Of course, this means "the deformity." By de-personalizing the problem - de-linking it from "your child," it helps both the doctors and the parents see the TEV as an affront, and invasion, an alien artifact that can, and will, be eradicated, and thus, allow "your child" to live a normal life. I would contend it is this de-linking that permits the pediatric medical community to blithely proceed treating TEV as merely a positional deformity that can be "fixed" with no concern for looking more closely, at long-term outcomes, and how they may better inform pediatric treatments for future generations, and at the yet-to-be-explored elements of TEV that suggest there are more than mere positional elements involved with TEV. It is those non-positional questions that, in my view, come in to play later in life, that contribute to increasing pain, joint breakdown, muscle weakness, and a host of biomechanical compensatory mechanics that are playing havoc with many post CF people's lives.

TEV cannot be de-coupled from the child and adult who suffer from it. We live with it's effects every day. Are some luckier? of course. But the percentages that still suffer with the long-term outcomes are significant, and have been seriously disenfranchised by the medical community by the impact of this idea that our feet were "corrected" as children.
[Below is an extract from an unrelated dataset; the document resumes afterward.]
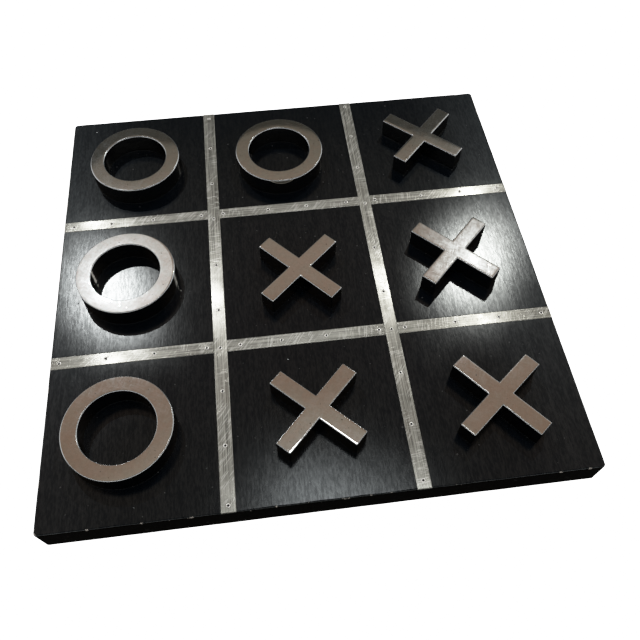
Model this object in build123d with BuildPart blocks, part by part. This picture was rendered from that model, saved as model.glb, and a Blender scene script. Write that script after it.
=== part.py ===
"""Tic tac toe set: an ebonised wooden board with pinned aluminium inlay strips,
four polished metal noughts and five polished metal crosses, all loose on the board.

Millimetres, +Z up. The origin is the centre of the board's footprint, on the surface
that the felt pads stand on. +X is the board's right, +Y its back.
"""
from build123d import *
from math import radians, tan
import os

os.makedirs("parts", exist_ok=True)

# ---------------------------------------------------------------- driving dimensions
CELL = 120.0                # side of one of the nine playing cells
STRIP_WIDTH = 10.0          # width of the inlay strips between the cells
BOARD_THICKNESS = 24.0
BOARD_CORNER_RADIUS = 3.0   # upright corners of the board
BOARD_EDGE_EASE = 1.2       # rounding of the board's top and bottom edges

STRIP_THICKNESS = 1.6
STRIP_PROUD = 0.2           # the strips stand this much above the wood
STRIP_EDGE_EASE = 0.4
STRIP_GAP = 0.2             # open line between a strip and the wood on each side
BUTT_GAP = 0.15             # open line where a short strip meets a long one
END_SETBACK = 0.3           # strip ends stop this far inside the board's side faces

PIN_RADIUS = 0.7            # shank of the countersunk panel pins that hold the strips
PIN_LENGTH = 12.0
PIN_SINK = 0.15             # a pin's head lies this far below the strip's top
PIN_HEAD_RADIUS = 1.4
PUNCH_MARK_RADIUS = 0.65    # pit that the nail punch leaves in each head
PUNCH_MARK_DEPTH = 0.6
STRIP_HOLE_RADIUS = 0.75
COUNTERSINK_RADIUS = 1.6
COUNTERSINK_ANGLE = 82.0
PILOT_CLEARANCE = 0.02      # radial, between a pin and its hole in the wood

PIECE_HEIGHT = 16.0
NOUGHT_DIAMETER = 76.0
NOUGHT_HOLE_DIAMETER = 53.0
CROSS_SPAN = 75.5           # length of each of a cross's two bars
CROSS_BAR = 12.5            # width of a bar
CROSS_CORNER_RADIUS = 0.8   # upright corners at the bar ends
PIECE_EDGE_EASE = 0.6

PAD_RADIUS = 9.0
PAD_THICKNESS = 2.5
PAD_RECESS = 1.0            # depth of the seat that each pad is glued into
PAD_SEAT_CLEARANCE = 0.2
PAD_INSET = 22.0            # pad centre to the board's side faces

# ---------------------------------------------------------------- derived dimensions
PITCH = CELL + STRIP_WIDTH                  # cell centre to cell centre
STRIP_OFFSET = (CELL + STRIP_WIDTH) / 2     # strip centre line to the board's centre
BOARD_SIZE = 3 * CELL + 2 * STRIP_WIDTH
HALF = BOARD_SIZE / 2
BOARD_BOTTOM = PAD_THICKNESS - PAD_RECESS
BOARD_TOP = BOARD_BOTTOM + BOARD_THICKNESS
STRIP_TOP = BOARD_TOP + STRIP_PROUD
STRIP_BOTTOM = STRIP_TOP - STRIP_THICKNESS
GROOVE_WIDTH = STRIP_WIDTH + 2 * STRIP_GAP
PIN_TOP = STRIP_TOP - PIN_SINK
PIN_BOTTOM = PIN_TOP - PIN_LENGTH
PIN_HEAD_DEPTH = (PIN_HEAD_RADIUS - PIN_RADIUS) / tan(radians(COUNTERSINK_ANGLE / 2))

# Each strip's pins, as distances from the board's left side face on the strips that
# run left to right, and from its back side face on the two that run front to back.
# They were set out by eye, so no two strips match.
PINS_FROM_LEFT = {
    "back_left": (8.0, 39.5, 74.0, 114.5),
    "back_centre": (133.0, 171.5, 204.5, 239.0),
    "back_right": (264.0, 304.5, 339.0, 372.5),
    "front_left": (6.5, 40.5, 76.0, 115.0),
    "front_centre": (140.0, 171.0, 205.0, 245.5),
    "front_right": (265.5, 304.5, 339.0, 372.5),
}
PINS_FROM_BACK = {
    "long_left": (6.5, 46.0, 89.5, 130.0, 179.0, 222.5, 256.0, 292.0, 333.5, 375.0),
    "long_right": (5.5, 45.5, 85.5, 128.0, 176.5, 220.5, 255.5, 293.0, 333.5, 374.0),
}

# Loose pieces: centre on the board and, for a cross, its turn from the diagonal.
NOUGHTS = {
    "back_left": (-129.0, 123.5),
    "back_centre": (-3.5, 119.5),
    "middle_left": (-133.5, 1.5),
    "front_left": (-135.0, -127.5),
}
CROSSES = {
    "centre": (1.0, -10.0, -2.2),
    "front_centre": (0.5, -129.5, 0.8),
    "back_right": (125.5, 122.5, 2.1),
    "middle_right": (125.0, -8.0, 0.0),
    "front_right": (128.0, -135.0, -6.1),
}


def strip_frame(name):
    """Centre of one inlay strip, and its size along X and along Y."""
    if name.startswith("long"):
        x = -STRIP_OFFSET if name == "long_left" else STRIP_OFFSET
        return (x, 0.0), (STRIP_WIDTH, BOARD_SIZE - 2 * END_SETBACK)
    row, column = name.split("_")
    y = STRIP_OFFSET if row == "back" else -STRIP_OFFSET
    if column == "centre":
        return (0.0, y), (CELL - 2 * BUTT_GAP, STRIP_WIDTH)
    start = STRIP_OFFSET + STRIP_WIDTH / 2 + BUTT_GAP
    end = HALF - END_SETBACK
    side = -1 if column == "left" else 1
    return (side * (start + end) / 2, y), (end - start, STRIP_WIDTH)


def pin_points(name):
    """Where one strip's pins stand."""
    x, y = strip_frame(name)[0]
    if name in PINS_FROM_BACK:
        return [(x, HALF - distance) for distance in PINS_FROM_BACK[name]]
    return [(distance - HALF, y) for distance in PINS_FROM_LEFT[name]]


def finish(piece, name):
    """Label a finished node and write it."""
    piece.part.label = name
    export_step(piece.part, "parts/" + name + ".step")


strip_names = [*PINS_FROM_BACK, *PINS_FROM_LEFT]
all_pin_points = [point for name in strip_names for point in pin_points(name)]
pad_reach = HALF - PAD_INSET
pad_points = [(x, y) for x in (-pad_reach, pad_reach) for y in (-pad_reach, pad_reach)]

# ---------------------------------------------------------------- board
with BuildPart() as board:
    with BuildSketch(Plane.XY.offset(BOARD_BOTTOM)):
        RectangleRounded(BOARD_SIZE, BOARD_SIZE, BOARD_CORNER_RADIUS)
    extrude(amount=BOARD_THICKNESS)
    rims = board.faces().sort_by(Axis.Z)[0].edges() + board.faces().sort_by(Axis.Z)[-1].edges()
    fillet(rims, BOARD_EDGE_EASE)
    # four grooves for the inlay, open at the side faces
    with BuildSketch(Plane.XY.offset(STRIP_BOTTOM)):
        with Locations((-STRIP_OFFSET, 0), (STRIP_OFFSET, 0)):
            Rectangle(GROOVE_WIDTH, BOARD_SIZE)
        with Locations((0, -STRIP_OFFSET), (0, STRIP_OFFSET)):
            Rectangle(BOARD_SIZE, GROOVE_WIDTH)
    extrude(amount=STRIP_THICKNESS, mode=Mode.SUBTRACT)
    # pilot holes for the pins
    with BuildSketch(Plane.XY.offset(PIN_BOTTOM)):
        with Locations(*all_pin_points):
            Circle(PIN_RADIUS + PILOT_CLEARANCE)
    extrude(amount=PIN_LENGTH, mode=Mode.SUBTRACT)
    # shallow seats for the felt pads
    with BuildSketch(Plane.XY.offset(BOARD_BOTTOM)):
        with Locations(*pad_points):
            Circle(PAD_RADIUS + PAD_SEAT_CLEARANCE)
    extrude(amount=PAD_RECESS, mode=Mode.SUBTRACT)
finish(board, "board")

# ---------------------------------------------------------------- felt pads
with BuildPart() as felt_pads:
    with BuildSketch(Plane.XY):
        with Locations(*pad_points):
            Circle(PAD_RADIUS)
    extrude(amount=PAD_THICKNESS)
finish(felt_pads, "felt_pads")

# ---------------------------------------------------------------- inlay strips
for name in strip_names:
    centre, footprint = strip_frame(name)
    with BuildPart() as strip:
        with BuildSketch(Plane.XY.offset(STRIP_BOTTOM)):
            with Locations(centre):
                Rectangle(*footprint)
        extrude(amount=STRIP_THICKNESS)
        fillet(strip.faces().sort_by(Axis.Z)[-1].edges(), STRIP_EDGE_EASE)
        with Locations(*[(x, y, STRIP_TOP) for x, y in pin_points(name)]):
            CounterSinkHole(
                STRIP_HOLE_RADIUS, COUNTERSINK_RADIUS, STRIP_THICKNESS, COUNTERSINK_ANGLE
            )
    finish(strip, "strip_" + name)

# ---------------------------------------------------------------- panel pins
# one pin on the board's centre line, which each strip's group repeats
with BuildPart() as pin:
    with BuildSketch(Plane.XZ):
        with BuildLine():
            Polyline(
                (0, PIN_BOTTOM),
                (PIN_RADIUS, PIN_BOTTOM),
                (PIN_RADIUS, PIN_TOP - PIN_HEAD_DEPTH),
                (PIN_HEAD_RADIUS, PIN_TOP),
                (PUNCH_MARK_RADIUS, PIN_TOP),
                (0, PIN_TOP - PUNCH_MARK_DEPTH),
                close=True,
            )
        make_face()
    revolve(axis=Axis.Z)

for name in strip_names:
    with BuildPart() as pins:
        with Locations(*pin_points(name)):
            add(pin.part)
    finish(pins, "pins_" + name)

# ---------------------------------------------------------------- noughts
for name, (x, y) in NOUGHTS.items():
    with BuildPart() as nought:
        with BuildSketch(Plane.XY.offset(BOARD_TOP)):
            with Locations((x, y)):
                Circle(NOUGHT_DIAMETER / 2)
                Circle(NOUGHT_HOLE_DIAMETER / 2, mode=Mode.SUBTRACT)
        extrude(amount=PIECE_HEIGHT)
        fillet(nought.edges().filter_by(GeomType.CIRCLE), PIECE_EDGE_EASE)
    finish(nought, "nought_" + name)

# ---------------------------------------------------------------- crosses
for name, (x, y, turn) in CROSSES.items():
    with BuildPart() as cross:
        with BuildSketch(Plane.XY.offset(BOARD_TOP)):
            with Locations(Location((x, y), 45 + turn)):
                Rectangle(CROSS_SPAN, CROSS_BAR)
                Rectangle(CROSS_BAR, CROSS_SPAN)
        extrude(amount=PIECE_HEIGHT)
        # the eight upright corners at the bar ends lie furthest from the centre
        middle = (x, y, BOARD_TOP + PIECE_HEIGHT / 2)
        corners = cross.edges().filter_by(Axis.Z).sort_by_distance(middle)[-8:]
        fillet(corners, CROSS_CORNER_RADIUS)
        faces = cross.faces().sort_by(Axis.Z)
        fillet(faces[0].edges() + faces[-1].edges(), PIECE_EDGE_EASE)
    finish(cross, "cross_" + name)
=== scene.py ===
import math
import random

import bmesh
import bpy
from mathutils import Matrix, Quaternion, Vector, noise


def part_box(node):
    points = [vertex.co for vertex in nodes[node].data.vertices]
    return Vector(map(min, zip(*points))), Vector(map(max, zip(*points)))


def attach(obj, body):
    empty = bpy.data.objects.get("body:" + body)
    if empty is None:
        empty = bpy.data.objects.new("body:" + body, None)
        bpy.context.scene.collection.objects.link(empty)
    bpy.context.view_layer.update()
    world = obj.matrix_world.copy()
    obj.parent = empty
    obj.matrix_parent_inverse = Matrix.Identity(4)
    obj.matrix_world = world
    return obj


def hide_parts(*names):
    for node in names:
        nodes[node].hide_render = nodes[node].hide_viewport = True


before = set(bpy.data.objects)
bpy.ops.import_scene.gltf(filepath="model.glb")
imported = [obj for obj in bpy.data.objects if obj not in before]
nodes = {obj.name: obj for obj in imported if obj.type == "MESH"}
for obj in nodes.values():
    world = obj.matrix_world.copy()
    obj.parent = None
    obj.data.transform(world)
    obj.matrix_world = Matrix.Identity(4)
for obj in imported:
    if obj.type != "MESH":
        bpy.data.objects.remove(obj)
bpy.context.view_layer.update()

MM = 0.001

# ---------------------------------------------------------------- sizes the frame doesn't give
BOARD_CORNER_RADIUS = 3.0 * MM      # upright corners of the slab
BOARD_EDGE_EASE = 1.2 * MM          # rounding of its top and bottom edges
BOARD_SIDE_WAVE = 0.06 * MM         # unevenness of its planed sides
GROOVE_GAP = 0.2 * MM               # open line between a strip and the wood
PILOT_RADIUS = 0.72 * MM            # hole in the wood for a pin
DENT_COUNT = 26                     # knocks in the playing face, with those left out near a strip
PAD_SEAT_CLEARANCE = 0.2 * MM
PAD_EDGE_EASE = 0.5 * MM
STRIP_EASE = 0.4 * MM               # rounding of a strip's top edges
STRIP_WAVE = 0.035 * MM             # unevenness of a strip's sanded top
STRIP_HOLE_RADIUS = 0.75 * MM
COUNTERSINK_RADIUS = 1.6 * MM
COUNTERSINK_DEPTH = 0.98 * MM
PIN_HEAD_RADIUS = 1.4 * MM
PIN_RADIUS = 0.7 * MM
PIN_HEAD_DEPTH = 0.8 * MM
PUNCH_MARK_RADIUS = 0.85 * MM       # pit that the nail punch leaves in a pin's head
PUNCH_MARK_DEPTH = 0.6 * MM
CROSS_SPAN = 75.5 * MM              # length of each of a cross's two bars
CROSS_BAR = 12.5 * MM               # width of a bar
PIECE_EASE = 0.7 * MM               # size of the broken edge round a piece's top
EDGE_POWER = 1.4                    # 1 would be a round edge, 2 a flat chamfer
CROWN = 0.015 * MM                  # drop of a piece's top from its middle line to its edges
POLISH_DIP = 0.06 * MM              # depth of the low places that polishing leaves in a top
PIECE_FACE = 3 * MM                 # height of one row of faces on a piece's walls
CUTTER_SPARE = 5 * MM               # how far a cutter stands out of what it cuts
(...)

This is a lie, and a damned lie, at that. Our feet may have been reconfigured, they may have been re-positioned, but they are not "corrected." It is time this term is fully dropped by the pediatric TEV practitioners out there, to stop lying to parents, who, by being so mislead, pass that lie on to the child, who when they do begin to experience problems as an adult, are often made to feel it is their own fault, that they somehow "broke" what the doctors had "corrected." The psychological impact of this practice hurts the child, the parent, and in my view, the entire medical community. The medical community is harmed by this practice because it causes them to have a false sense of power, a badly misguided approach to deepening the knowledge and research and improve the outcomes such children deserve.

The words we use about something matter, and this is the best example of this truism I have yet to find. While I understand the rationale behind the choice of this word, it is a patently false, and thus, harmful basis for continuing its use. Will parents be less convinced to proceed with treatment suggestions? I doubt that very much. Giving parents an honest appraisal of their child's future outlook will permit them to feel better prepared for any eventuality, and that, in turn, will help them better prepare their child for their more possible future options.

That the statement is prima facie false should be obvious, but only if the medical community really starts to do the substantial research required. recent research that shows there are significant changes to the muscles of the lower leg suggest that research needs further exploration. Does this change extend to the upper leg? Does this cellular degradation, grossly manifest in the atrophy seen in nearly all cases of TEV, bear any resemblance to other conditions? This question is especially pertinent in the face of newer knowledge about the chromosomal links to other conditions, and to the presence of TEV in other disorders such as spina bifida, as just one example. Until this research is done, the medical community cannot with any certainty dismiss the idea that TEV is far more than a positional abnormality, and thus, use of the term 'corrected" remains false on its face.

I call upon the medical community to begin this necessary work. Until then, I demand that this much-abused term "corrected" be dropped, that the truth be told - that "we do not with any certainty know what your child's long-term outcome will be. We can only speak of odds, not facts."

It is time to "correct" this problem.